A common question asked is what is considered as junk mail. The answer is generally anything that is aimed to promote or advertise a product or service. However, this is generally extended towards charities as well despite not promoting any product or a service for gain. Utility service, government and emergency notices are, of course, exempt from being classified as junk mail. What is interesting is that electoral campaign leaflets are not classified as junk mail; however, there is an element of personal gain with respect to the candidate in question. Another interesting observation for me is when I come across those signs only accepting official post; for example, Posted Letters Only, GPO Post Only, Official Post Only and so on. This suggests to me that it is okay to send out advertising material if you send it by post; the bizarre notion that, because you paid postage, it somehow becomes acceptable. Maybe some of us just don’t like strangers tampering with our mailboxes!
Love it or hate it, junk mail will always exist. Many of us dream of a paperless future, but the reality is a practical balance of using as little physical material as possible to complement ways of advertising through electronic means. Remember that most businesses are a long way off before becoming fully paperless!

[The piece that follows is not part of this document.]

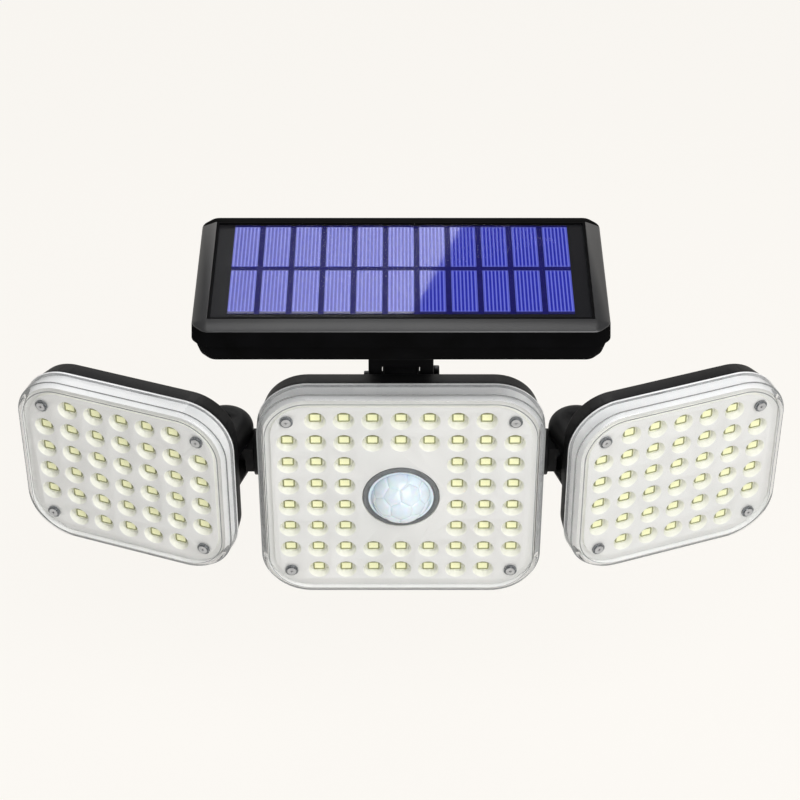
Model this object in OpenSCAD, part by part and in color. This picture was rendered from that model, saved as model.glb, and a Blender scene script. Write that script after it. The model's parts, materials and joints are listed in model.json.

Small local businesses are an important asset to many of our neighbourhoods. I’ve discovered many small household businesses in residential areas during my extensive walks through the neighbourhoods: accountants, hair salons, pet grooming, alternative therapy clinics, furniture restoration, tradesman and many more. Within these neighbourhoods are small commercial enclaves sporting takeaways, general stores and grocery marts. All these businesses rely on business from their immediate surroundings. For those living in these communities, it is often tragic when these businesses fold. Driving by a deserted premise in one of these small commercial enclaves is not a welcoming sign. For these businesses, by far the most effective method is the humble and hated junk mail drop.